Beleid krijgt harde juridische basis
De provincie móest ook gewoon een verordening maken. “We hebben de afgelopen jaren onze provinciale belangen in kaart gebracht en die hebben we vertaald naar de provinciale verordening. Het was niet nodig om nog langer te werken met een interim-structuurvisie en met beleidsnota’s. Nu ligt er gewoon een harde juridische basis onder het beleid. De provincie formaliseert als het ware de eigen regierol.”
Gemeenten krijgen eigen regierol
Bijkomend voordeel van het maken van een verordening is dat de provincie zichzelf verplicht om van tevoren na te denken over onderdelen van het provinciaal beleid en de manier waarop beleidsinstructies naar gemeenten worden opgesteld. De provincie heeft ervoor gekozen om zich vooral te richten op het buitengebied, legt Fortgens uit. “We kiezen ervoor om binnen het bestaand stedelijk gebied bijna niets te regelen. Dat is aan de gemeenten. Alleen met betrekking tot de planning van woningbouw en bedrijventerreinen is er een provinciale rol. Daarnaast regelen we vooral zaken rondom de Ecologische Hoofd Structuur, veehouderij, glastuinbouw en diverse andere zaken in het buitengebied.”

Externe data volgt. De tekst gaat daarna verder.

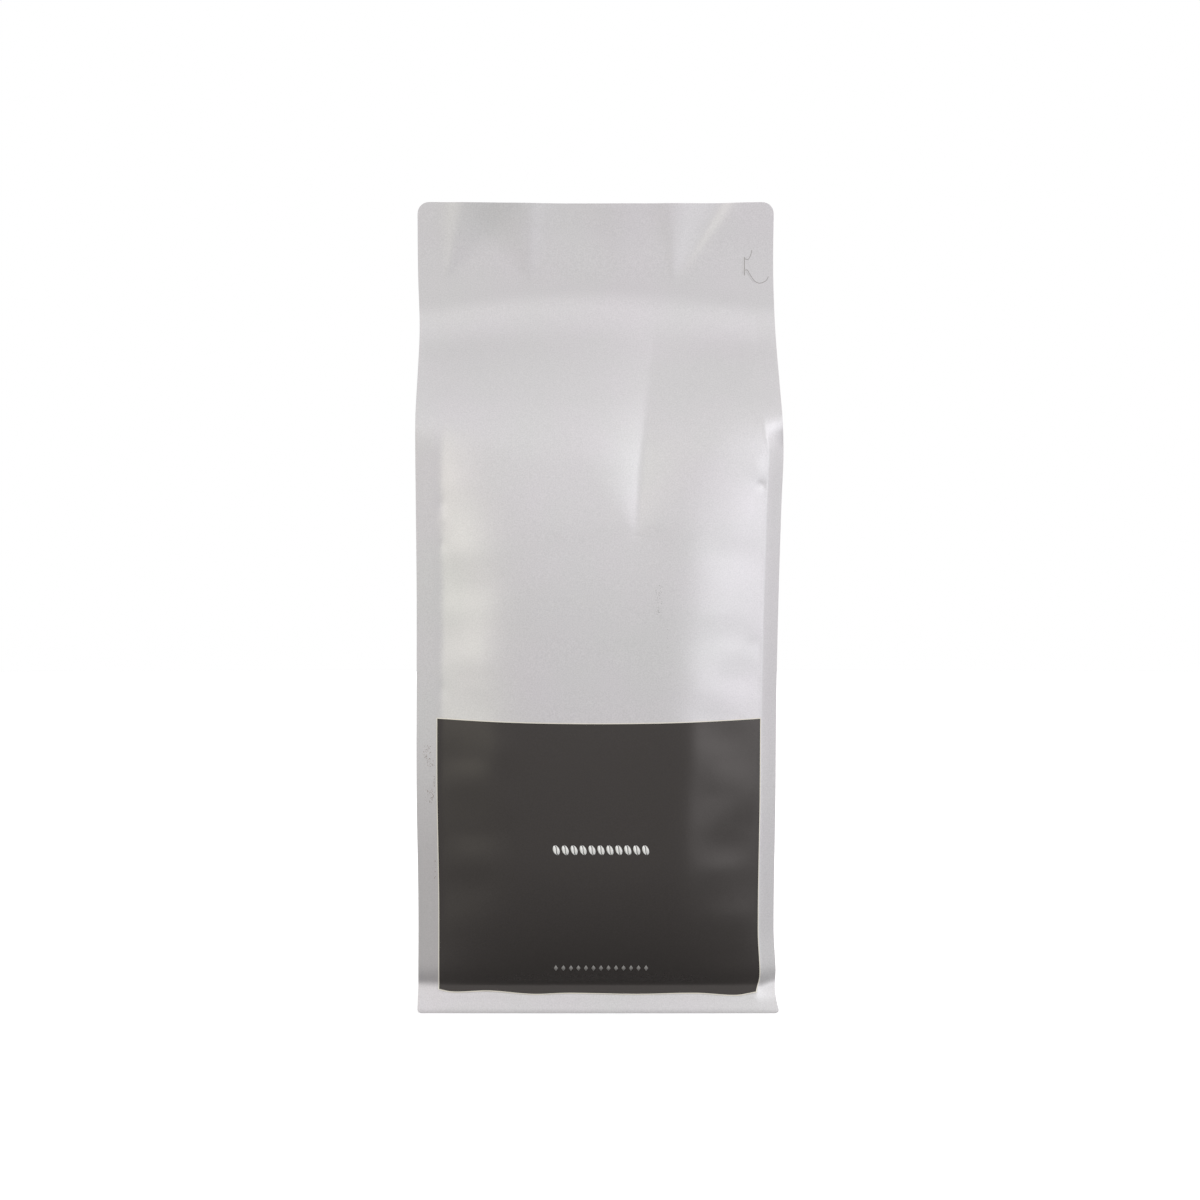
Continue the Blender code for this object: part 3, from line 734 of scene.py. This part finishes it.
charcoal_paper = label_stock("charcoal_satin_paper", "#252221", "#2D2A29", 0.25, 0.66)
# The cream rim is partly the paper's core and partly a painted highlight along the edge
cream_core_and_edge_highlight = label_stock("cream_paper_core", "#E6E0D2", "#F2EDE2", 0.8, 0.3)

# %% [markdown]
# ## The label: Geometry Nodes press it on
#
# A sheet that follows a surface is a good job for Geometry Nodes. The tree shoots a ray from each point
# of the flat sheet back onto the pouch, puts the point a hair in front of where it lands, and extrudes
# the sheet to its thickness. Changing the pouch then never leaves the label hanging in the air. The
# print, the tear tab and the dust are pressed on in the same way, so these steps are functions.

# %% Steps of a tree that presses things onto a surface
SAME_POINT = 0.001 * MM


def new_tree(name, inputs):
    """A tree with named inputs; returns it, its inputs' sockets and their identifiers."""
    tree = bpy.data.node_groups.new(name, "GeometryNodeTree")
    for way in ("INPUT", "OUTPUT"):
        tree.interface.new_socket("Geometry", in_out=way, socket_type="NodeSocketGeometry")
    identifiers = {}
    for label, kind in inputs:
        socket = tree.interface.new_socket(label, in_out="INPUT", socket_type="NodeSocket" + kind)
        identifiers[label] = socket.identifier
    return tree, add(tree, "NodeGroupInput").outputs, identifiers


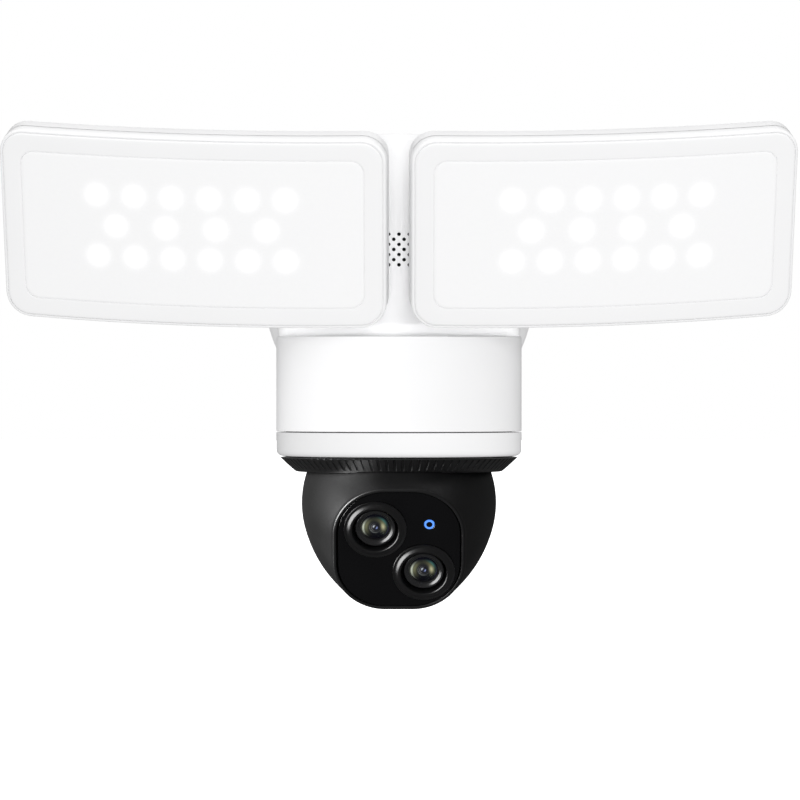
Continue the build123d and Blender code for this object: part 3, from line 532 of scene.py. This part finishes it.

Voortekenen over Wro zijn positief
Fortgens is op hoofdlijnen tevreden over het werken onder de nieuwe Wro. “Iedereen kan zich veel beter richten op zijn hoofdtaak. Wij schetsen de kaders en gemeenten gaan daar vervolgens mee aan de slag. Verder kan de provincie zich meer richten op het eigen beleid en daarmee verbonden uitvoeringszaken. Zo hoeven wij ons als provincie niet meer bezig te houden met bijvoorbeeld binnenstedelijk bouwen. Naar deze situatie waren we al jaren aan het toegroeien. Het is nog vroeg om een definitief oordeel te vellen, maar de eerste tekenen van de Wro zijn positief.”